Is it okay to fill this with joint compound or should I cut a scrap hunk and stick it in there too?


----------



## dwcopple (Apr 1, 2012)

BTW that stud seen behind the gap is faced out so there is 3.5" of surface area there.


----------



## joecaption (Nov 30, 2011)

You got a mess there, the sheetrocks cut wrong, I would have shimmed the wall and set the tile board lower, what's up with that wood being even with the side of the tub. That's never going to work.


----------



## user1007 (Sep 23, 2009)

That is not a small gap on either the top edge of the tub or the side. 

It looks like you have 1.5" or so to fill on the top of the tub and near 1/2" or more along the side? Your joints are not level and no tape? 

Your photo shows water already seeping into the drywall/greenboard at the base. 

Yikes.


----------



## dwcopple (Apr 1, 2012)

sdsester said:


> That is not a small gap on either the top edge of the tub or the side.
> 
> It looks like you have 1.5" or so to fill on the top of the tub and near 1/2" or more along the side?
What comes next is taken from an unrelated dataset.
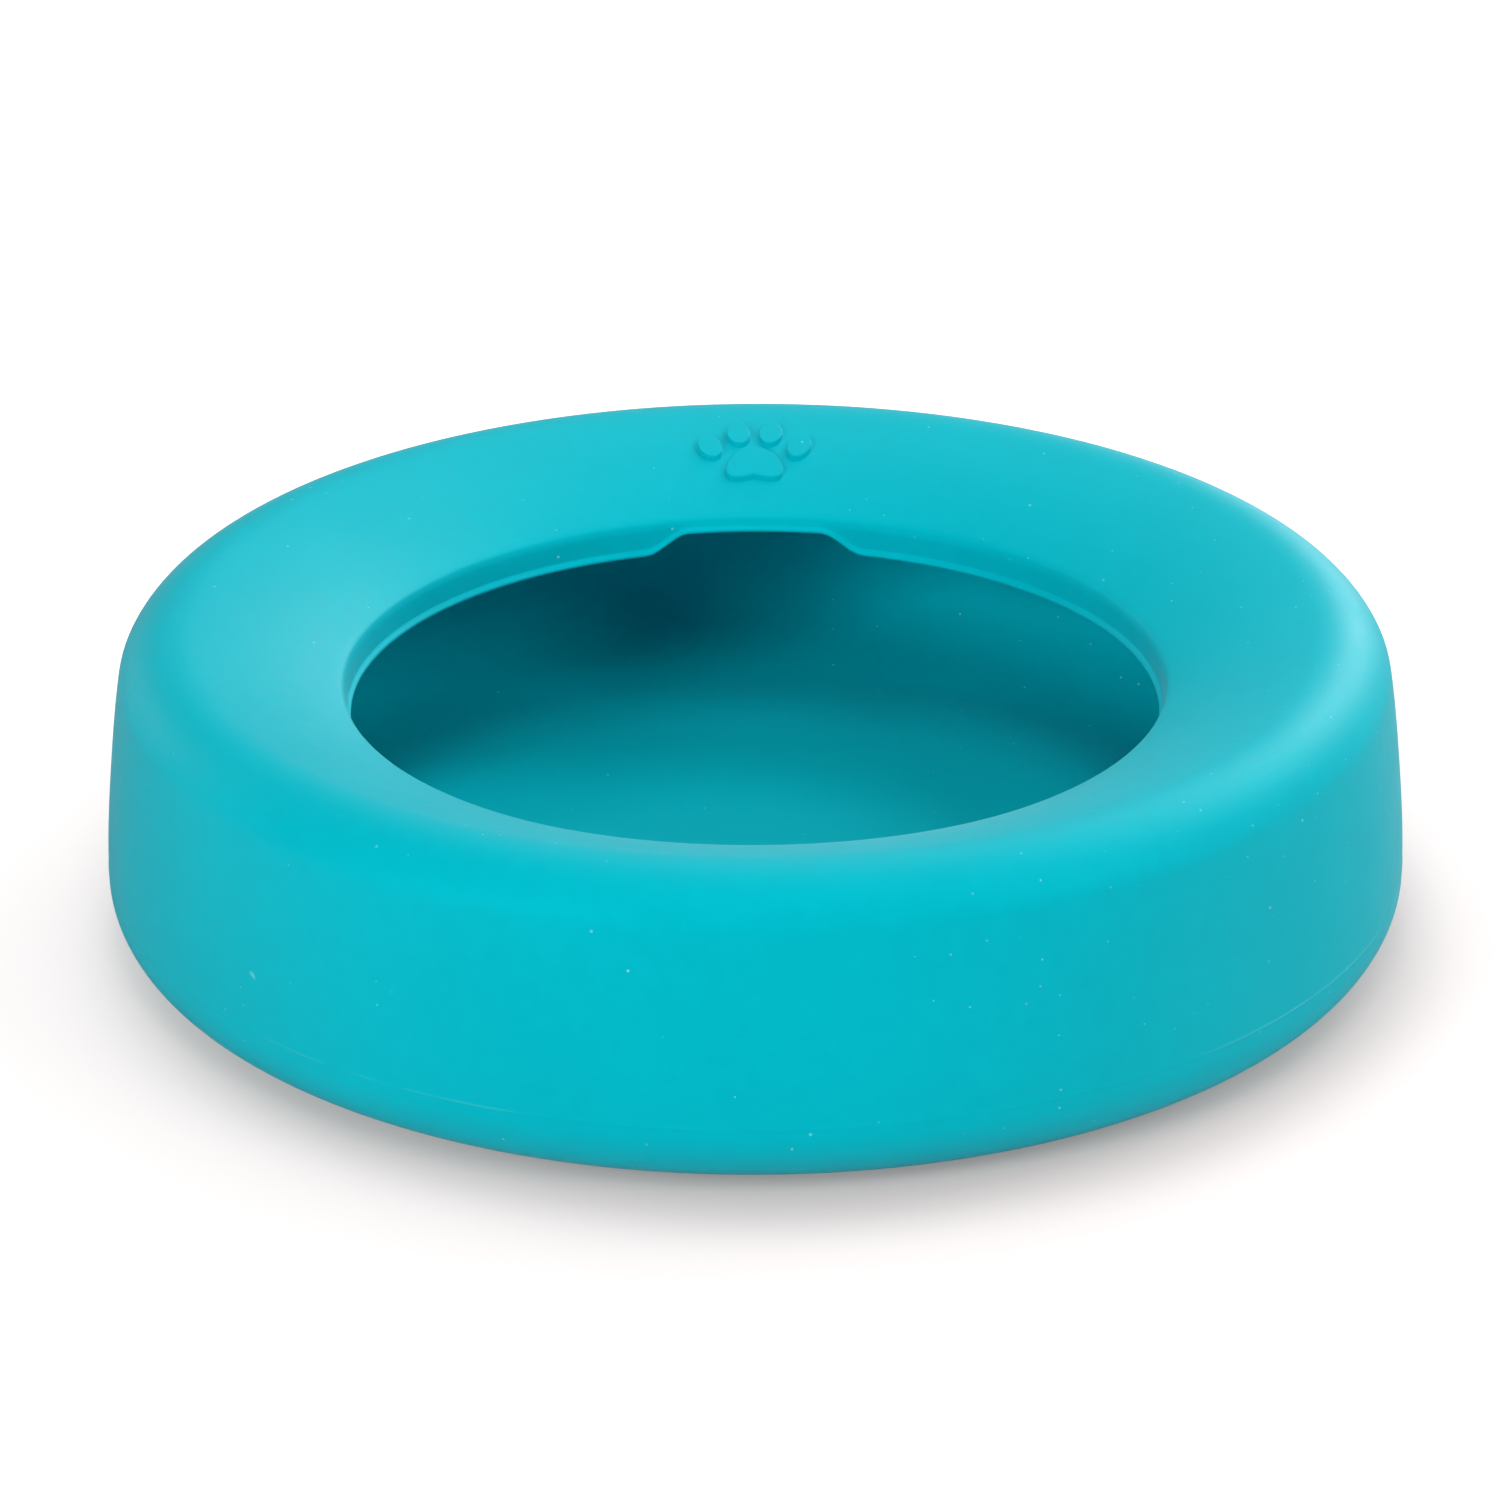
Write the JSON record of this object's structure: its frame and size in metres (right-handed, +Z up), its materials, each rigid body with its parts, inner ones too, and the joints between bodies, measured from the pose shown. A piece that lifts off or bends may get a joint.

Your joints are not level and no tape?
> 
> ...


LOL, not sure what you are seeing there, as there has never been any water in the area yet. This is new construction, there is no tape yet. The wallboard just got put up. So instead of ridicule, why not offer a solution. I can't be impossible for god's sake. Try helping, that is why I posted the question...


----------



## derf36 (Jul 4, 2009)

The first couple of inches just outside the pan should be considered a wet zone so waterproofing is a must. If left like your pic you will likely have a moldy mess in short order. 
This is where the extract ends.